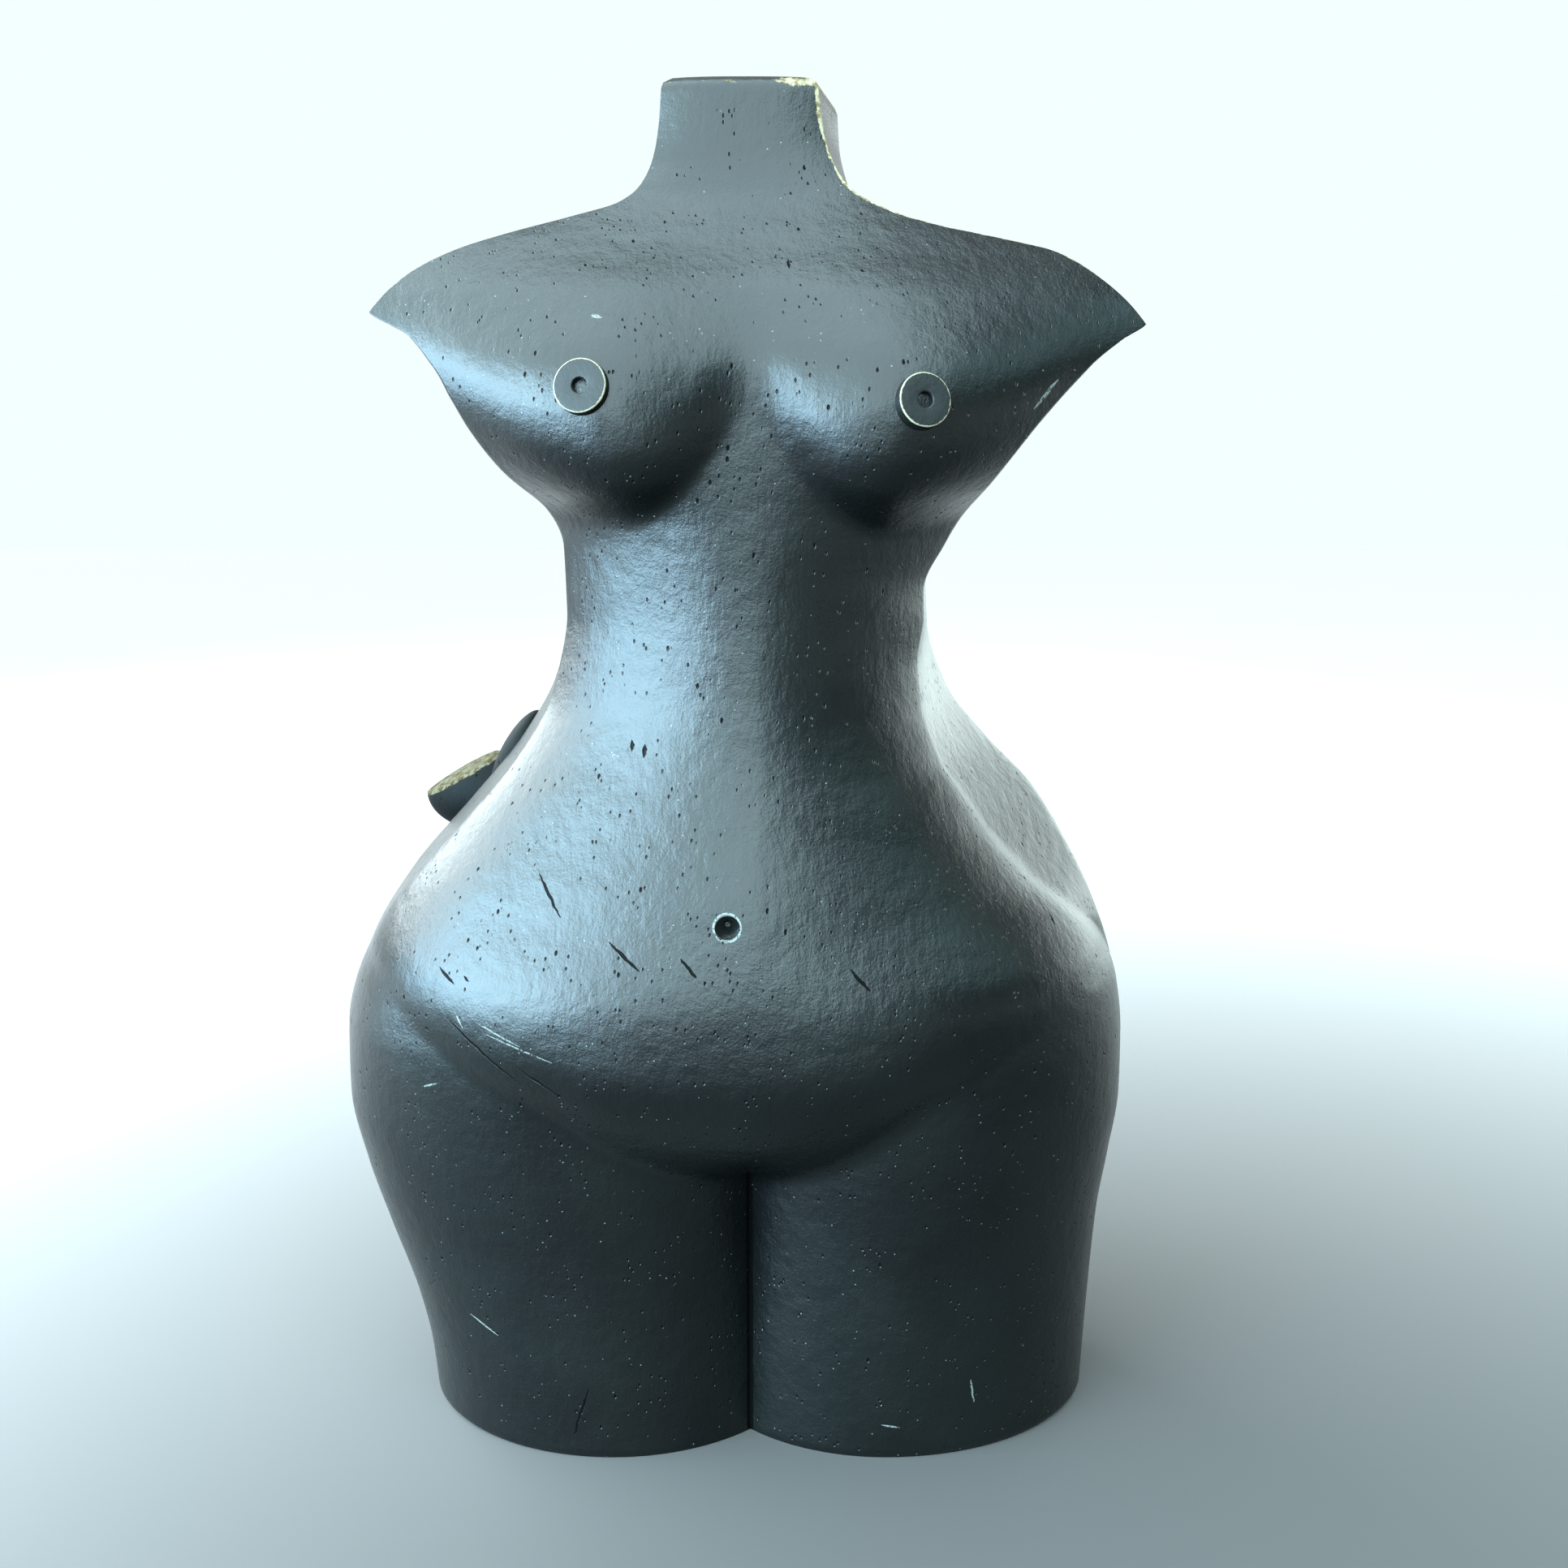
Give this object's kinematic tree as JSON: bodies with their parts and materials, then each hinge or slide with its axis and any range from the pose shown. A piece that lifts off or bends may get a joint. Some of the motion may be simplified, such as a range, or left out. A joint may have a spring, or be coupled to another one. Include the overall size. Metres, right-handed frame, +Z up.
{
  "type": "female torso sculpture",
  "caption": "Carved wooden female torso, cut off at neck, shoulders and thighs, with flat-cut thighs that it stands on.",
  "frame": {"origin": "middle of the flat underside, on the surface the torso stands on", "axes": "+Z up along the figure, -Y the way the figure faces, +X towards the figure's own left"},
  "size_m": [0.2206, 0.1353, 0.36],
  "materials": {
    "black_paint": "satin black paint over carved wood"
  },
  "bodies": {
    "root": {"torso": "black_paint"}
  },
  "joints": []
}
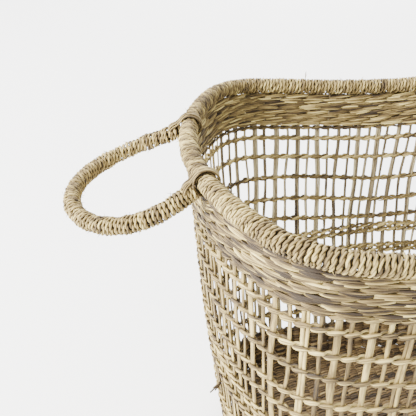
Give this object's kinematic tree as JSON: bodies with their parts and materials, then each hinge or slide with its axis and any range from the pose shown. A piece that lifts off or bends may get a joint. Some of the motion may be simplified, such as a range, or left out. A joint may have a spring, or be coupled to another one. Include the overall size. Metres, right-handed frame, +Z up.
{
  "type": "storage basket",
  "caption": "Tapered rectangular seagrass basket with rounded corners, open woven rows over flat stakes, a wrapped rim and hinged wrapped loop handles.",
  "frame": {"origin": "centre of the basket's underside, on the floor", "axes": "+X along the basket's length towards the right handle, -Y towards the front wall, +Z up"},
  "size_m": [0.5812, 0.321, 0.304],
  "materials": {
    "seagrass_cord": "matt twisted plant fibre",
    "seagrass_stake": "matt ribbed plant fibre",
    "seagrass_weave": "matt plant fibre",
    "seagrass_mat": "matt plant fibre",
    "seagrass_strap": "matt plant fibre",
    "cane": "bare cane"
  },
  "bodies": {
    "basket": {"rim_core": "cane", "rim_wrap": "seagrass_cord", "stakes_front": "seagrass_stake", "stakes_back": "seagrass_stake", "stakes_left": "seagrass_stake", "stakes_right": "seagrass_stake", "stakes_corner_front_left": "seagrass_stake", "stakes_corner_front_right": "seagrass_stake", "stakes_corner_back_left": "seagrass_stake", "stakes_corner_back_right": "seagrass_stake", "top_band": "seagrass_weave", "lattice_row_1": "seagrass_weave", "lattice_row_2": "seagrass_weave", "lattice_row_3": "seagrass_weave", "lattice_row_4": "seagrass_weave", "lattice_row_5": "seagrass_weave", "lower_band": "seagrass_weave", "lattice_row_6": "seagrass_weave", "lattice_row_7": "seagrass_weave", "lattice_row_8": "seagrass_weave", "base_band": "seagrass_mat", "base_mat": "seagrass_mat", "base_stakes": "seagrass_stake"},
    "handle_left": {"handle_left_core": "cane", "handle_left_wrap": "seagrass_cord", "handle_left_strap_front": "seagrass_strap", "handle_left_strap_back": "seagrass_strap"},
    "handle_right": {"handle_right_core": "cane", "handle_right_wrap": "seagrass_cord", "handle_right_strap_front": "seagrass_strap", "handle_right_strap_back": "seagrass_strap"}
  },
  "joints": [
    {"name": "handle_left_swing", "type": "hinge", "parent": "basket", "child": "handle_left", "pos_m": [-0.19833, 0, 0.2935], "axis": [0, 1, 0], "range_deg": [-20, 115]},
    {"name": "handle_right_swing", "type": "hinge", "parent": "basket", "child": "handle_right", "pos_m": [0.19833, 0, 0.2935], "axis": [0, -1, 0], "range_deg": [-20, 115]}
  ]
}
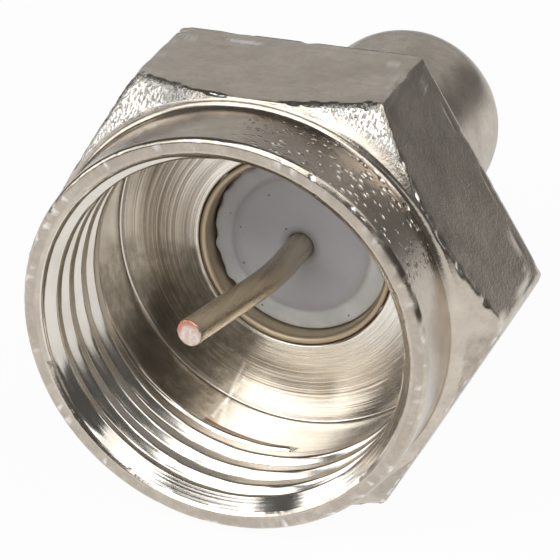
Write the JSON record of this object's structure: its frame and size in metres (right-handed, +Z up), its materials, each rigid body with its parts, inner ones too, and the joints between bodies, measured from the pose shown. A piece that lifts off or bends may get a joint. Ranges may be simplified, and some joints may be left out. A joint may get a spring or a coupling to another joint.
{
  "type": "f connector",
  "caption": "Plated coaxial plug: hexagonal coupling with a threaded collar, recessed insulator, bent contact pin and a slim closed rear sleeve.",
  "frame": {"origin": "centre of the footprint on the surface that the lower hex flat rests on", "axes": "+Y along the connector's axis from the mouth to the closed rear end, +Z up from the lower hex flat, +X to the right seen from the mouth"},
  "size_m": [0.0126, 0.0162, 0.011],
  "materials": {
    "plated_coupling": "nickel plated, worn and pitted",
    "plated_sleeve": "nickel plated, smooth",
    "insulator": "milky, slightly translucent",
    "tinned_copper": "tinned, copper at the cut end",
    "cap_steel": "tinned",
    "resistor_ceramic": "matt",
    "lacquer": "glossy lacquer",
    "solder": "bright solder"
  },
  "bodies": {
    "root": {"coupling": "plated_coupling", "sleeve": "plated_sleeve", "insulator": "insulator", "contact_pin": "tinned_copper", "resistor_cap_front": "cap_steel", "resistor_core": "resistor_ceramic", "resistor_coat": "lacquer", "resistor_cap_rear": "cap_steel", "rear_lead": "tinned_copper", "solder_joint": "solder"}
  },
  "joints": []
}
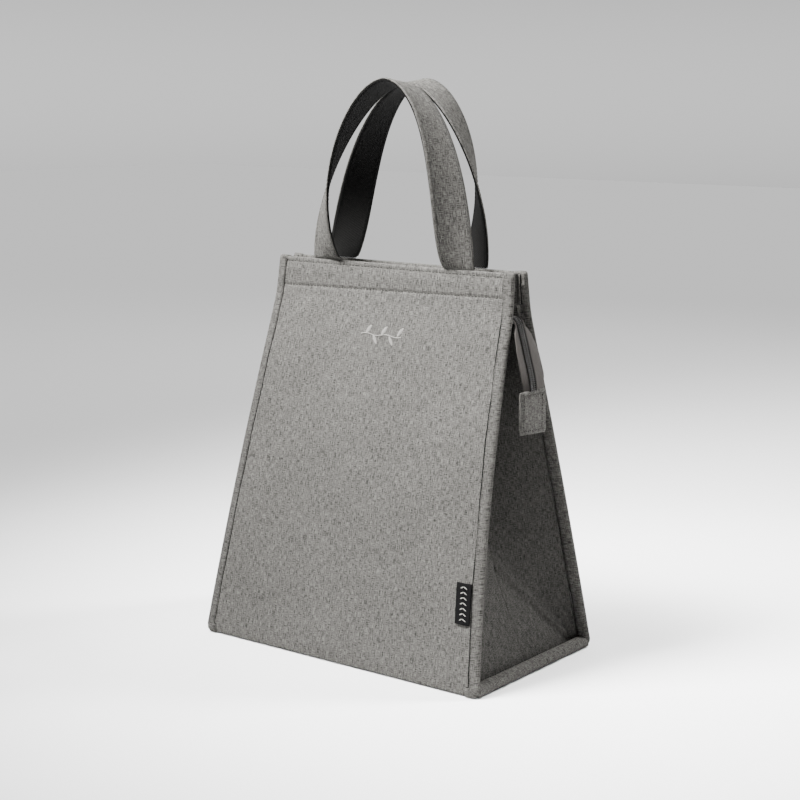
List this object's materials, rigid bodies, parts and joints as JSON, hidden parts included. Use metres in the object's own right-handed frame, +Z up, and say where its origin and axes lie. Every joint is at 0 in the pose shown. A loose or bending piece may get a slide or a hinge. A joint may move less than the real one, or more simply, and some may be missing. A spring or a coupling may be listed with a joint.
{
  "type": "insulated lunch bag",
  "caption": "Tapered heather grey cloth lunch bag with foil lining, folded side gussets, bound edges, a recessed zip and upright strap handles.",
  "frame": {"origin": "middle of the base's underside, on the floor that the bag stands on", "axes": "+Z up, front panel faces -Y, +X to the right seen from the front, on the side where the zip's tail hangs out"},
  "size_m": [0.2528, 0.1524, 0.418],
  "materials": {
    "heather_cloth": "heathered plain weave, grey",
    "binding_cloth": "heathered plain weave, grey, folded binding",
    "webbing": "black flat webbing",
    "zip_tape": "warm grey woven tape",
    "zip_coil": "dark nylon coil",
    "zip_metal": "dark grey satin",
    "foil_lining": "silver film",
    "foam": "white foam",
    "stiffener": "black sheet",
    "label_satin": "black satin weave",
    "thread": "light thread"
  },
  "bodies": {
    "base": {"base_cloth": "heather_cloth", "base_board": "stiffener", "base_foam": "foam", "base_lining": "foil_lining", "left_base_binding": "binding_cloth", "right_base_binding": "binding_cloth", "left_gusset_cloth": "heather_cloth", "left_gusset_foam": "foam", "left_gusset_lining": "foil_lining", "right_gusset_cloth": "heather_cloth", "right_gusset_foam": "foam", "right_gusset_lining": "foil_lining", "left_mouth_strip": "heather_cloth", "right_mouth_strip": "heather_cloth", "zip_exit_tapes": "zip_tape", "zip_exit_coil": "zip_coil"},
    "front_panel": {"front_cloth": "heather_cloth", "front_foam": "foam", "front_lining": "foil_lining", "front_facing": "heather_cloth", "front_stiffener": "stiffener", "front_left_binding": "binding_cloth", "front_right_binding": "binding_cloth", "front_zip_tape": "zip_tape", "front_coil": "zip_coil", "front_top_stop": "zip_metal", "front_handle_feet": "heather_cloth", "front_motif": "thread"},
    "back_panel": {"back_cloth": "heather_cloth", "back_foam": "foam", "back_lining": "foil_lining", "back_facing": "heather_cloth", "back_stiffener": "stiffener", "back_left_binding": "binding_cloth", "back_right_binding": "binding_cloth", "back_zip_tape": "zip_tape", "back_coil": "zip_coil", "back_top_stop": "zip_metal", "back_handle_feet": "heather_cloth"},
    "front_handle": {"front_handle_cloth": "heather_cloth", "front_handle_webbing": "webbing"},
    "back_handle": {"back_handle_cloth": "heather_cloth", "back_handle_webbing": "webbing"},
    "zip_slider": {"slider": "zip_metal"},
    "zip_pull": {"slider_pull": "zip_metal"},
    "zip_tail": {"tail_tapes": "zip_tape", "tail_coil": "zip_coil", "tail_bottom_stop": "zip_metal", "tail_tab": "heather_cloth"},
    "woven_label": {"side_label": "label_satin"}
  },
  "joints": [
    {"name": "front_panel_fold", "type": "hinge", "parent": "base", "child": "front_panel", "pos_m": [0, -0.0754, 0], "axis": [1, 0, 0], "range_deg": [0, 8]},
    {"name": "back_panel_fold", "type": "hinge", "parent": "base", "child": "back_panel", "pos_m": [0, 0.0754, 0], "axis": [-1, 0, 0], "range_deg": [0, 8]},
    {"name": "front_handle_fold", "type": "hinge", "parent": "front_panel", "child": "front_handle", "pos_m": [0, -0.0099, 0.2857], "axis": [1, 0, 0], "range_deg": [0, 120]},
    {"name": "back_handle_fold", "type": "hinge", "parent": "back_panel", "child": "back_handle", "pos_m": [0, 0.0099, 0.2857], "axis": [-1, 0, 0], "range_deg": [0, 120]},
    {"name": "zip_slide", "type": "slide", "parent": "back_panel", "child": "zip_slider", "axis": [1, 0, 0], "range_m": [0, 0.146]},
    {"name": "pull_swing", "type": "hinge", "parent": "zip_slider", "child": "zip_pull", "pos_m": [-0.088, 0, 0.2573], "axis": [0, -1, 0], "range_deg": [0, 105]},
    {"name": "tail_swing", "type": "hinge", "parent": "base", "child": "zip_tail", "pos_m": [0.10015, 0, 0.25415], "axis": [0, -1, 0], "range_deg": [0, 75]},
    {"name": "label_fold", "type": "hinge", "parent": "front_panel", "child": "woven_label", "pos_m": [0.1138, -0.06779, 0.048], "axis": [-0.0855, 0.2033, 0.9754], "range_deg": [0, 80]}
  ]
}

INSTRUCTION —
Return only the count of lines in the records that hold the word "where".

CORRECT OUTPUT —
2